**Exercise materials**.
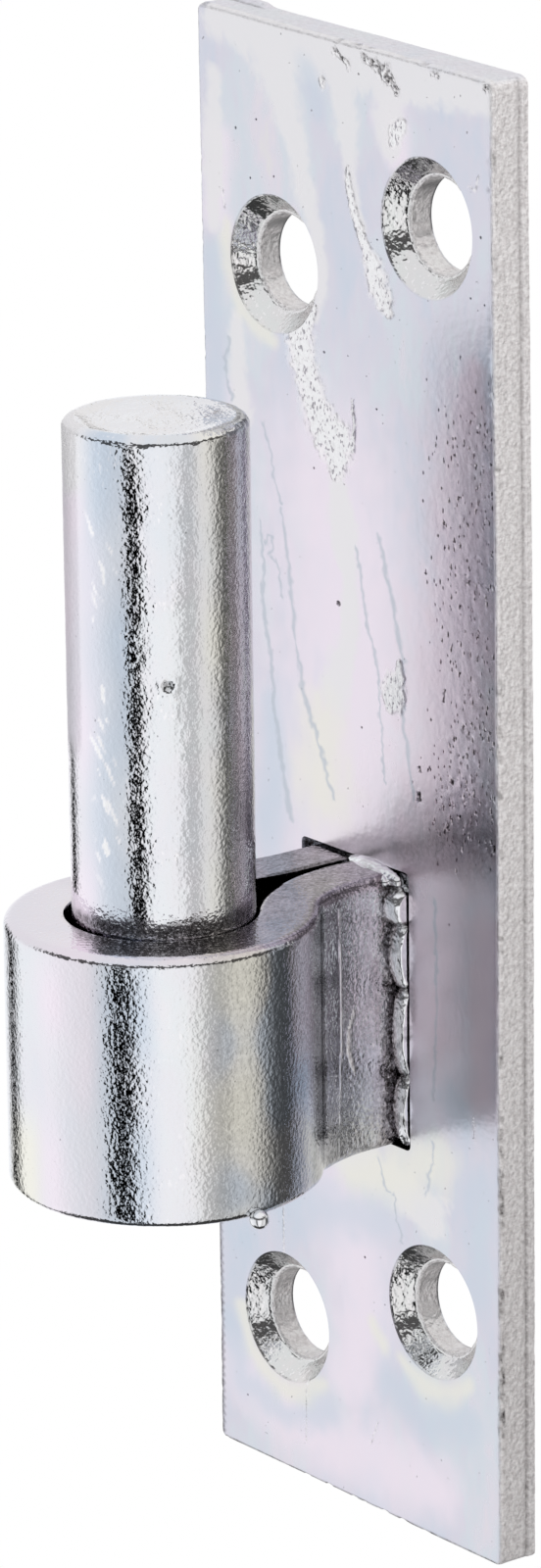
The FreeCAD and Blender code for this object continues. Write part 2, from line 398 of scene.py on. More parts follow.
==
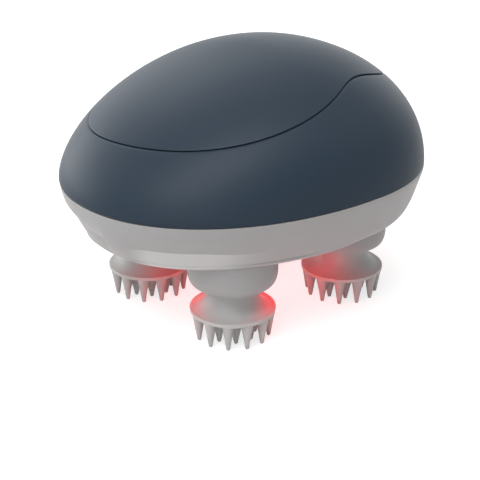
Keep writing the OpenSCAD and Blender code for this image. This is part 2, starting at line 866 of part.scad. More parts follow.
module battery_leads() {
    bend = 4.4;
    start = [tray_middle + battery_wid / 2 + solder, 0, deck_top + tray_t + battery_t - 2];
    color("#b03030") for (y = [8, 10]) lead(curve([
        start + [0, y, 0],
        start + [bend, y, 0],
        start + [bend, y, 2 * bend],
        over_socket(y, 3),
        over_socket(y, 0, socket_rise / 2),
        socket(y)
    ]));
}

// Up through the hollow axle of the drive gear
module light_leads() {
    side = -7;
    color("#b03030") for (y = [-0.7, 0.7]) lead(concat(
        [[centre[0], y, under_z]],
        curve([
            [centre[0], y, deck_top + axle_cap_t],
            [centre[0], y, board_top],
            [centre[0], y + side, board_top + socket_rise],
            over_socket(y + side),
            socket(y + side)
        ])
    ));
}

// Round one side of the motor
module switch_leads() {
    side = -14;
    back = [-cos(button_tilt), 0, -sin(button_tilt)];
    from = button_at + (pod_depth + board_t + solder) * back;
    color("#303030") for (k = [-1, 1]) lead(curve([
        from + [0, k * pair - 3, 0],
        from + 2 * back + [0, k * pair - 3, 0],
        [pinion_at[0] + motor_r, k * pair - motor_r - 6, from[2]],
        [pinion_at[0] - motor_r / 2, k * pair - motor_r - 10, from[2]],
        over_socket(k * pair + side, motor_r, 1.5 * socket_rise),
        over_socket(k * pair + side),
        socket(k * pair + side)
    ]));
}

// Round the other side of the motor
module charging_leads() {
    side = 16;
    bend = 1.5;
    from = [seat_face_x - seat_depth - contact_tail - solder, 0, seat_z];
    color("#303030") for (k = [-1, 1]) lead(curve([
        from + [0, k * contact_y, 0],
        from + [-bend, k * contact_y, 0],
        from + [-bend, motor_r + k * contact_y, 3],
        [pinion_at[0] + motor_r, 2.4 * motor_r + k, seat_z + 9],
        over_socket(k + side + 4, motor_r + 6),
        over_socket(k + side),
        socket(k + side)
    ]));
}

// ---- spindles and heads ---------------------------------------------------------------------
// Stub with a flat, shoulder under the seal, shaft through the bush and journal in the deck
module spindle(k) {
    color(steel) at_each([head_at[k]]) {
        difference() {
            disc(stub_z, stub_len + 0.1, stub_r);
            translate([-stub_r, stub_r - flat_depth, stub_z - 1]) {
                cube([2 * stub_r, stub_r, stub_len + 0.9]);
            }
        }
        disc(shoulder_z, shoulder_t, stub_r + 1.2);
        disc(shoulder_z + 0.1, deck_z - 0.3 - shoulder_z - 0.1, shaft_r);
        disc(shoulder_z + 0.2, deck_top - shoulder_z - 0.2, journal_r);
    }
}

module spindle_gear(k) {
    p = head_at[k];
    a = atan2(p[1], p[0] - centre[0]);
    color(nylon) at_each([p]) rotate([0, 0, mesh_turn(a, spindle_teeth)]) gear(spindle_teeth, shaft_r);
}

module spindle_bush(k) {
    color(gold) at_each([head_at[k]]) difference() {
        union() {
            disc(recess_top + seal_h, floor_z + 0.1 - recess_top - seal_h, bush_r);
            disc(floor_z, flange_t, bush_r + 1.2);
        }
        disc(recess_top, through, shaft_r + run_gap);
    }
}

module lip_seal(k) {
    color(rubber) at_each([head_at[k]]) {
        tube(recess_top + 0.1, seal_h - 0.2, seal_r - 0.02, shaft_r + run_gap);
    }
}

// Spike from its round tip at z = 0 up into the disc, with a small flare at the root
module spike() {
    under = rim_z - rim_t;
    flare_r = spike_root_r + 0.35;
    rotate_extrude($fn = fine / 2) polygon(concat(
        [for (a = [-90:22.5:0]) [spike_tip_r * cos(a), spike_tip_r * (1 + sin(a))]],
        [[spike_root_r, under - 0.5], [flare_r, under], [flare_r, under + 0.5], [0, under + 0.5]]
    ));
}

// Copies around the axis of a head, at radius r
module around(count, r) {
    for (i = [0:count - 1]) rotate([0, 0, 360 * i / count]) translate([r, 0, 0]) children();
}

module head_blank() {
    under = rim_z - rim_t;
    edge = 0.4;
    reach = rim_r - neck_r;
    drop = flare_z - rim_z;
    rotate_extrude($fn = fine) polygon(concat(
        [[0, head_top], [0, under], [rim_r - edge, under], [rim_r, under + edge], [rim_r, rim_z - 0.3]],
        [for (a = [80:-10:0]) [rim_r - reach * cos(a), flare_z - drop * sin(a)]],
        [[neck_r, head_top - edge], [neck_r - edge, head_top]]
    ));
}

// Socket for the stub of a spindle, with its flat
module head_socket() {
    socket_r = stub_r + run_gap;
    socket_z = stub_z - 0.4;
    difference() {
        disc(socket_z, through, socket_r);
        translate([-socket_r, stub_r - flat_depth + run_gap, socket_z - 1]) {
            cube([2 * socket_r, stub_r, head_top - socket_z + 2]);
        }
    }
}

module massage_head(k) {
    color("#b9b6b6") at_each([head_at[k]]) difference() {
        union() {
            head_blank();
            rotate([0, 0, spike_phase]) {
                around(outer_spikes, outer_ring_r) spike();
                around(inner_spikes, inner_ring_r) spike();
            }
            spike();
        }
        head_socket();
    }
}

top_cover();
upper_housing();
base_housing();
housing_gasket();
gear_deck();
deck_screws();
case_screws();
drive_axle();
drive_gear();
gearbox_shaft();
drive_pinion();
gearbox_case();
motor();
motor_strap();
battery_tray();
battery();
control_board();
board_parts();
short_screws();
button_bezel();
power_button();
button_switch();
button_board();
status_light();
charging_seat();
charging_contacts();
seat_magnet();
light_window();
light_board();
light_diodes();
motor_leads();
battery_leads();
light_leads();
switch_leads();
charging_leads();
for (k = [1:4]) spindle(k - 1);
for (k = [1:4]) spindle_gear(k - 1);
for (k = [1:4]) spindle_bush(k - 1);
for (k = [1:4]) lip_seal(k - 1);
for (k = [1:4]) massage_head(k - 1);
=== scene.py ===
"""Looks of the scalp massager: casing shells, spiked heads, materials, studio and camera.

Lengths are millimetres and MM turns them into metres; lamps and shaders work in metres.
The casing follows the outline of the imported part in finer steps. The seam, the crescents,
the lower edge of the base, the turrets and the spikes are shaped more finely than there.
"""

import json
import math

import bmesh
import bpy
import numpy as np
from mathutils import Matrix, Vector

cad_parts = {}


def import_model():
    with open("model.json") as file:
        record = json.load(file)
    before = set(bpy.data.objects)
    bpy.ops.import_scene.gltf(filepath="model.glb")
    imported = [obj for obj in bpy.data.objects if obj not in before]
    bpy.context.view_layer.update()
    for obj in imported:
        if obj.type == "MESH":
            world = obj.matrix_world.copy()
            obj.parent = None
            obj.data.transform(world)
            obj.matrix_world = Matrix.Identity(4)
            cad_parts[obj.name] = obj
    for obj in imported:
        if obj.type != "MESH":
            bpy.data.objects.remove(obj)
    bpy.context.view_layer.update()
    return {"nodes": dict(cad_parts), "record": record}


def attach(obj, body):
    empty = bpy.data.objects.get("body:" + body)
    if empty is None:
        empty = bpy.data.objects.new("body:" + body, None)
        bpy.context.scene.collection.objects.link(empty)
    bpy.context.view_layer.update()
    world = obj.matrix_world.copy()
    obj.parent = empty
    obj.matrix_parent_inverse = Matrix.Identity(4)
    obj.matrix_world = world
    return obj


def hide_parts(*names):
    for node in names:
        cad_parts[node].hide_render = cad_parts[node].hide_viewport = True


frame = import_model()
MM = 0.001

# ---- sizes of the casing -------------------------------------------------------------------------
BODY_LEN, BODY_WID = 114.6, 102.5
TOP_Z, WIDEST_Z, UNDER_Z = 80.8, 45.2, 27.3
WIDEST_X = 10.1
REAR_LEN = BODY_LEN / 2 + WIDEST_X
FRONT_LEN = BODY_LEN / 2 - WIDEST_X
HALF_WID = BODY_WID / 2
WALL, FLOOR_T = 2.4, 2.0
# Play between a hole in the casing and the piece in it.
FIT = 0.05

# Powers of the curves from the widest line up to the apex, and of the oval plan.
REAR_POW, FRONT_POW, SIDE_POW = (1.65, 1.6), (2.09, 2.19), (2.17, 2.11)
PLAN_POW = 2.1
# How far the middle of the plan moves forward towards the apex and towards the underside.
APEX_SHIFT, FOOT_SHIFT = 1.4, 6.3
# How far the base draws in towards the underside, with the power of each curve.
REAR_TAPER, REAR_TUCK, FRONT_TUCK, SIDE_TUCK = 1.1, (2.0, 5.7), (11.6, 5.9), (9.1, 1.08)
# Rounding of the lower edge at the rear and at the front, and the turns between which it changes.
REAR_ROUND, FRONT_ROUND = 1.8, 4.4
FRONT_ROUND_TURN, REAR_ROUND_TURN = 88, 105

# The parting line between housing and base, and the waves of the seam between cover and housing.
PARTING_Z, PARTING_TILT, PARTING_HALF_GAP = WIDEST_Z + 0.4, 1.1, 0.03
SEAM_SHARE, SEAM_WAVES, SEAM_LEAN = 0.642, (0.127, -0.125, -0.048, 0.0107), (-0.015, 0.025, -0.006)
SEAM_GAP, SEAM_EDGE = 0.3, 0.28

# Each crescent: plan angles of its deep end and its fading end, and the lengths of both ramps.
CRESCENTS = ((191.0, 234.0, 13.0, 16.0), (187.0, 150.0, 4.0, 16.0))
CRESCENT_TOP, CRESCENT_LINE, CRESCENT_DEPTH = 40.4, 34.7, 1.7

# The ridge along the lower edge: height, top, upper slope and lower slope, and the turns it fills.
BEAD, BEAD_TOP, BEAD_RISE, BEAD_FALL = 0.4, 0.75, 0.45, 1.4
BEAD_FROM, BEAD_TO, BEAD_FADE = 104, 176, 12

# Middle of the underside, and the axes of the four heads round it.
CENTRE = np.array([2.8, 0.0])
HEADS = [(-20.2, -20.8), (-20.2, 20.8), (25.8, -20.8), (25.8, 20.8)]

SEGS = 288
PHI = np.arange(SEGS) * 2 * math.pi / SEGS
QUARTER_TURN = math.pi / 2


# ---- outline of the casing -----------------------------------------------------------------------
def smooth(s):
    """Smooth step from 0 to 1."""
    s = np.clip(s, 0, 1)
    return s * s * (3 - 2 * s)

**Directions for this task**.
Quote only the lines running from the line that holds "top_cover();" to the line that holds "imported = [obj", both ends included.

**Answer for this exercise**.
top_cover();
upper_housing();
base_housing();
housing_gasket();
gear_deck();
deck_screws();
case_screws();
drive_axle();
drive_gear();
gearbox_shaft();
drive_pinion();
gearbox_case();
motor();
motor_strap();
battery_tray();
battery();
control_board();
board_parts();
short_screws();
button_bezel();
power_button();
button_switch();
button_board();
status_light();
charging_seat();
charging_contacts();
seat_magnet();
light_window();
light_board();
light_diodes();
motor_leads();
battery_leads();
light_leads();
switch_leads();
charging_leads();
for (k = [1:4]) spindle(k - 1);
for (k = [1:4]) spindle_gear(k - 1);
for (k = [1:4]) spindle_bush(k - 1);
for (k = [1:4]) lip_seal(k - 1);
for (k = [1:4]) massage_head(k - 1);
=== scene.py ===
"""Looks of the scalp massager: casing shells, spiked heads, materials, studio and camera.

Lengths are millimetres and MM turns them into metres; lamps and shaders work in metres.
The casing follows the outline of the imported part in finer steps. The seam, the crescents,
the lower edge of the base, the turrets and the spikes are shaped more finely than there.
"""

import json
import math

import bmesh
import bpy
import numpy as np
from mathutils import Matrix, Vector

cad_parts = {}


def import_model():
    with open("model.json") as file:
        record = json.load(file)
    before = set(bpy.data.objects)
    bpy.ops.import_scene.gltf(filepath="model.glb")
    imported = [obj for obj in bpy.data.objects if obj not in before]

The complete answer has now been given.